***** Material

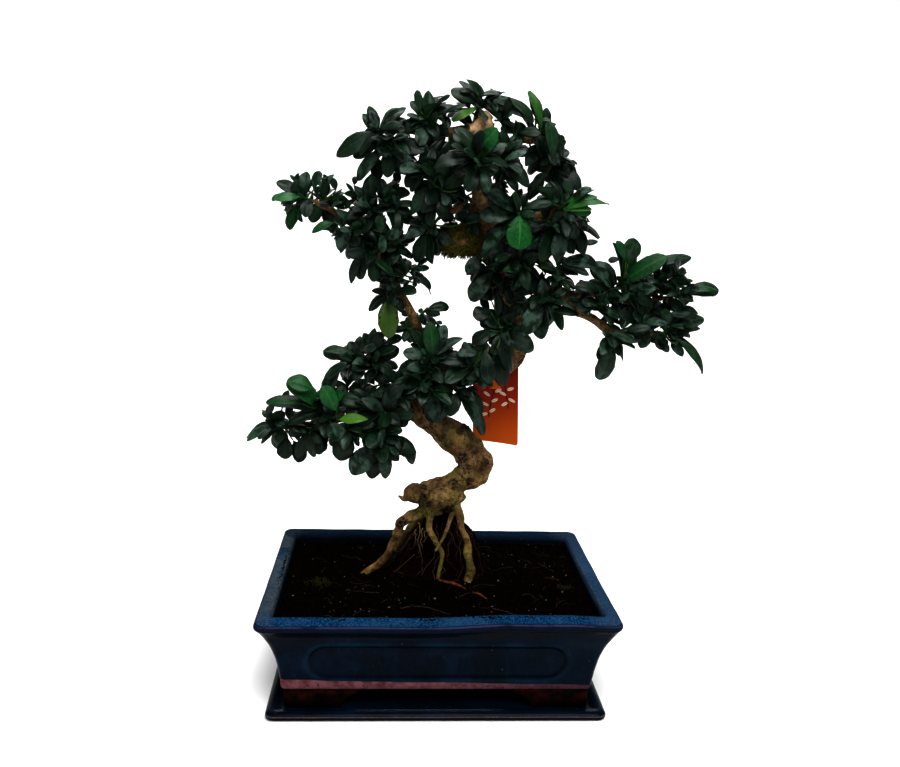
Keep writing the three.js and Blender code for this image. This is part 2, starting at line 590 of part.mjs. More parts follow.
/** The leaf blade on its short stalk: arched, flat above and keeled along the midrib below. */
function bladeSolid(leaf, grow) {
  const axis = leaf.tip.clone().sub(leaf.root);
  const length = axis.length();
  axis.normalize();
  const side = leaf.face.clone().cross(axis);
  const width = THREE.MathUtils.clamp(length * BLADE_WIDTH, NARROWEST, WIDEST);
  const stations = [[STALK_LENGTH / length, STALK_HALF_WIDTH / width], ...BLADE];
  const rings = stations.map(([distance, part]) => {
    const half = part * width + grow;
    const lift = length * BLADE_ARCH * 4 * distance * (1 - distance) + grow;
    const middle = leaf.root.clone().addScaledVector(axis, distance * length);
    middle.addScaledVector(leaf.face, lift);
    return [
      middle.clone().addScaledVector(side, half),
      middle.clone().addScaledVector(side, -half),
      middle.clone().addScaledVector(leaf.face, -BLADE_THICKNESS - 2 * grow),
    ];
  });
  const tip = leaf.tip.clone().addScaledVector(axis, grow * 2);
  return skin(grow > 0 ? [...rings, [tip]] : [[leaf.root], ...rings, [tip]]);
}

/** The outer part of a leaf, which keeps clear of the other leaves on its own twig. */
function shortened(leaf) {
  return { ...leaf, root: leaf.root.clone().lerp(leaf.tip, OWN_CLEAR_FROM) };
}

function boxesMeet(a, b) {
  return [0, 1, 2].every((i) => a.min[i] < b.max[i] && b.min[i] < a.max[i]);
}

function meets(solid, others) {
  const box = solid.boundingBox();
  return others.some((other) => boxesMeet(box, other.box) && solid.intersect(other.solid).volume() > 0);
}

function boxed(solid) {
  return { solid, box: solid.boundingBox() };
}

/** The leaves of one shoot that stand clear of every other piece and of each other's blades. */
function leavesOf(line, row, index, others) {
  const random = seeded(FIRST_SEED + index);
  const own = [];
  for (let i = 0; i < row[2] + row[4].length; i += 1) {
    for (let attempt = 0; attempt < ATTEMPTS; attempt += 1) {
      const leaf = leafTry(line, row, i, attempt, random);
      const guard = bladeSolid(leaf, CLEARANCE);
      if (!meets(guard, others) && !meets(bladeSolid(shortened(leaf), CLEARANCE), own)) {
        own.push(boxed(bladeSolid(leaf, 0)));
        break;
      }
    }
  }
  return own.map((item) => item.solid);
}

/** The plant label: a slightly bent plate whose strap goes round the trunk. */
function label() {
  const outline = new THREE.Shape();
  outline.moveTo(-LABEL_WIDTH / 2, 0);
  outline.quadraticCurveTo(0, 2 * LABEL_BEND, LABEL_WIDTH / 2, 0);
  outline.lineTo(LABEL_WIDTH / 2, -LABEL_THICKNESS);
  outline.quadraticCurveTo(0, 2 * LABEL_BEND - LABEL_THICKNESS, -LABEL_WIDTH / 2, -LABEL_THICKNESS);
  const plate = new THREE.ExtrudeGeometry(outline, {
    depth: LABEL_HEIGHT,
    bevelEnabled: false,
    curveSegments: 6,
  });
  plate.translate(LABEL_X, LABEL_Y, LABEL_TOP - LABEL_HEIGHT);
  const ring = new THREE.Shape();
  ring.absarc(0, 0, STRAP_RADIUS + STRAP_THICKNESS, 0, 2 * Math.PI, false);
  const hole = new THREE.Path();
  hole.absarc(0, 0, STRAP_RADIUS, 0, 2 * Math.PI, true);
  ring.holes.push(hole);
  const strap = new THREE.ExtrudeGeometry(ring, {
    depth: STRAP_WIDTH,
    bevelEnabled: false,
    curveSegments: 9,
  });
  strap.rotateY(Math.PI / 2);
  strap.translate(STRAP_CENTRE[0] - STRAP_WIDTH / 2, STRAP_CENTRE[1], STRAP_CENTRE[2]);
  return solidFrom(plate).add(solidFrom(strap));
}

const lines = SHOOTS.map(([limb, hub]) => shootLine(limb, hub));
const woodSolid = wood(lines);
const soilSolid = soil();
const labelSolid = label();
const twigs = lines.map(twigSolid);

addMesh("saucer", saucer(), 0x16263c, 0.3);
addMesh("pot", pot(), 0x16304f, 0.28);
addMesh("soil", soilSolid, 0x17110c, 0.95);
addMesh("wood", woodSolid, 0x6b5b41, 0.85);
addMesh("label", labelSolid, 0xd9500f, 0.45);

const placed = [woodSolid, soilSolid, labelSolid, ...twigs].map(boxed);
SHOOTS.forEach((row, index) => {
  const ownTwig = placed[3 + index];
  const others = placed.filter((item) => item !== ownTwig);
  const leaves = leavesOf(lines[index], row, index, others);
  const shoot = joined([twigs[index], ...leaves]);
  placed.push(boxed(shoot));
  addMesh(`shoot_${String(index + 1).padStart(2, "0")}`, shoot, 0x1d4a2c, 0.35);
});

export default group;
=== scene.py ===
import itertools
import math
import random

import bmesh
import bpy
import numpy as np
from mathutils import Matrix, Vector, bvhtree, kdtree, noise


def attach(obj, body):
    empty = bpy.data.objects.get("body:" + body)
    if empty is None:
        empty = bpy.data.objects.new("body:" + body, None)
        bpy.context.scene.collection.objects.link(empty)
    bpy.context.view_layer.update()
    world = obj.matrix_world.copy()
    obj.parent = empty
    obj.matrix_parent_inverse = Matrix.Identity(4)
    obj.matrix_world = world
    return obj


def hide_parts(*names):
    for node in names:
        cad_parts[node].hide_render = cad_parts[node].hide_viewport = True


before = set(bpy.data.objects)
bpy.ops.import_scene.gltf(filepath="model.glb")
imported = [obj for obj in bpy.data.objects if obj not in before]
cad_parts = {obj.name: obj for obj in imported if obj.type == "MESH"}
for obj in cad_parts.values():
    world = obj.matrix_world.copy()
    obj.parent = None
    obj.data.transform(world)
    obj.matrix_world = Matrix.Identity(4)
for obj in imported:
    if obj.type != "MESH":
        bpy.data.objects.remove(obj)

# Fukien tea bonsai in a glazed pot. The tables are in millimetres, as in the CAD, and meshes in metres.
MM = 0.001
IMAGE = (900, 767)
SENSOR = 36.0

# Pot and saucer, as in the CAD: profile rows are [inset from the rim's outer edge, height].
POT_SIZE = (260, 190)
POT_CORNER = 7
SAUCER_SIZE = (245, 175)
SAUCER_CORNER = 6
SOIL_TOP = 69.5
# The sunk panel's width, lower edge, upper edge and depth.
PANEL = (184, 29.5, 56.5, 1.2)
# The drain holes' distance from the middle, and their radius.
DRAINS = (55, 7)
# How far the rim's inner edge is moved in at the front, back behind, out at the sides, and up in front.
RIM_LEAN = (3.4, 1.5, 1.2, 1.3)
# How far the front rim stands up on its right half, where the clay has warped.
RIM_LIFT = 2.6
# A foot's length along the long and the short side, its thickness and its inset from the rim.
FOOT = (42, 32, 11, 19)
SAUCER_FLOOR = 3.6
FOOT_GAP = 0.3
# Where the glaze ends: its height, that of the dark feet under it, both in metres, and its slope along X.
POT_CLAY_LINE = (0.0243, 0.0196, -0.019)
SAUCER_CLAY_LINE = (-0.01, -0.02, 0.0)
# The soil bed's half sizes, where its edge starts to sink, and the part where crumbs lie.
BED = (117.4, 82.4)
BED_EDGE = (117.6, 82.6)
BED_REACH = (117, 82)
# Rings and sides of the root ball, and how many crumbs lie on the bed and on the ball.
BALL_RINGS, BALL_SIDES = 46, 110
LOOSE_CRUMBS = 2000
BALL_CRUMBS = 600
PALE_GRIT = 110
POT_OUTSIDE = [
    [18, 19],
    [17, 20.5],
    [16.6, 27],
    [15.4, 35],
    [13.2, 45],
    [10, 55],
    [6, 63.5],
    [2.4, 69.5],
    [0.4, 72],
    [0.2, 74.4],
    [1.6, 76],
]
# The root ball, from bottom to top: [x, y, height, half width, half depth].
HEAP = [
    [4, 34, 64, 48, 36],
    [4, 34, 76, 38, 29],
    [5, 33, 88, 31, 24],
    [7, 31, 99, 25, 18.5],
    [5, 27, 110, 16, 12.5],
    [5, 23, 121, 10, 8],
]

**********

Your objective: All lines of the data above that include the word "None" must be shown.

Complete answer:
    if empty is None:
        empty = bpy.data.objects.new("body:" + body, None)
    obj.parent = None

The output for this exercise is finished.